See these links for some more information, and tutorials, about using Sweave:
4.2 Pweave
There is a system called Pweave that allows you to do a similar thing as Sweave, but with Python code instead of R code. In fact Pweave supports not just LaTeX but also HTML and Pandoc formats as well.
I don't have much experience yet with Pweave so I will not provide sample documents (yet). I will leave it up to you to get started with Pweave if you desire Python literate code.
Here is a LaTeX example using Pweave. You can see that the idea is very similar to Sweave.
4.3 MATweave
There appears to be a solution out there for integrating MATLAB with LaTeX as well, called MATweave. I haven't tried it myself but if you're interested in pursuing the reproducible research approach using MATLAB it might be worth checking out.
4.4 iPython notebook
Finally, another tool that might be useful to you is the iPython Notebook. This is a tool that comes with iPython that provides a web-based interactive environment for combining Python code, document text, graphics, and even rich media such as videos and web pages, all in a single document.
iPython notebooks can also be saves in an iPython notebook format (.ipynb) or as python code (.py). There is even a iPython Notebook Viewer where you can share iPython notebooks online. There is a tool called nbconvert that can convert iPython notebook files into many formats including HTML, LaTeX, Markdown, etc.

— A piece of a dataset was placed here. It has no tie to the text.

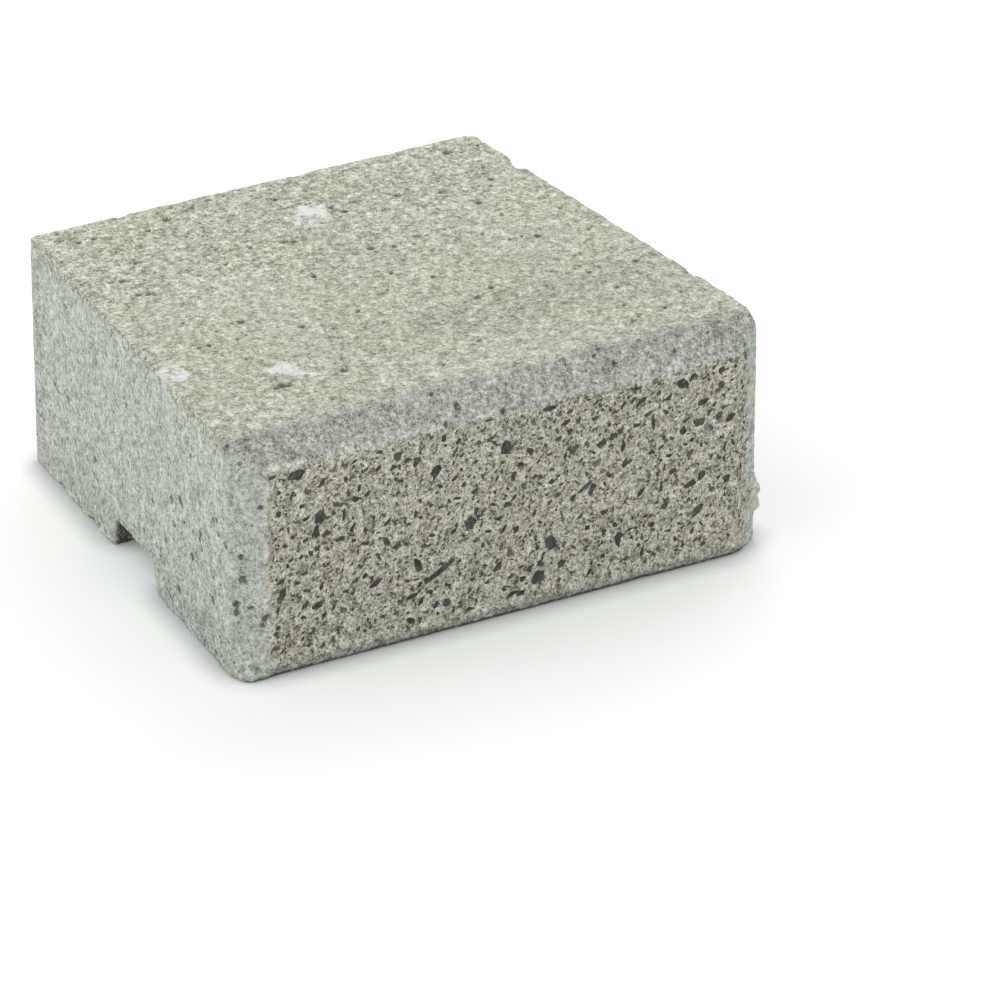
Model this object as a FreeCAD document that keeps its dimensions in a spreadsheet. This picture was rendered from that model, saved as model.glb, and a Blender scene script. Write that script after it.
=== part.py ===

Here is how you start the iPython notebook from the command line, to automatically load the SciPy, Numpy, and the matplotlib environment:
ipython notebook --pylab=inline
This should then automatically launch your web browser and show the current directory, and any iPython notebook files that reside there. To create a new one, click the "New Notebook" button.
Here is a link to a gallery of interesting iPython Notebooks. There are also some sample notebooks on the iPython Notebook Viewer homepage.
Here are some YouTube videos demonstrating the many features of iPython including the iPython Notebook:
- iPython in Depth, SciPy2013 Tutorial 1/3 (YouTube)
- iPython in Depth, SciPy2013 Tutorial 2/3 (YouTube)
- iPython in Depth, SciPy2013 Tutorial 3/3 (YouTube)
4.5 Including code listings
A common situation (e.g. in a course like this one) is where you want to include a code listing, or segments of code, in a document. The tools we have discussed all have the ability to do this.
For LaTeX, there is a package called listings that can include code listings in a nicely formatted way that is specific to whatever language the code is in. The listings package "knows about" many different programming languages. There are lots of customizable options for the listing package, see the documentation for details.
For iPython Notebook, of course code blocks are shown inline as part of the notebook document itself, you don't need to do anything special.
4.6 knitr
There is another package called knitr which is very much like Sweave, but incorporates a number of fixes and simplifications that improve on some of the long-standing issues and gotchas with Sweave.
In addition, knitr can work with either LaTeX or Markdown input files. See the main knitr website for links to examples.
5 Some links
- How to ditch Word
- R and My Divorce From Word
- Markdown for scientific writing
- All you need is text — Markdown (via pandoc) for academia
- Detexify — a LaTeX symbol classifier (draw using your mouse)
- AsciiDoc — Text based document generation
- Asciidoctor — A fast text processor & publishing toolchain for converting AsciiDoc to HTML5, DocBook & more
- writeLaTeX — online collaborative LaTeX Editor (with templates)
- Intro to LaTeX course part 1 — through writeLaTeX
- Intro to LaTeX course part 2
- Intro to LaTeX course part 3
6 Assignment
Assignment 3 is due no later than Sun Nov 2, 2013, 23:59:59 EDT.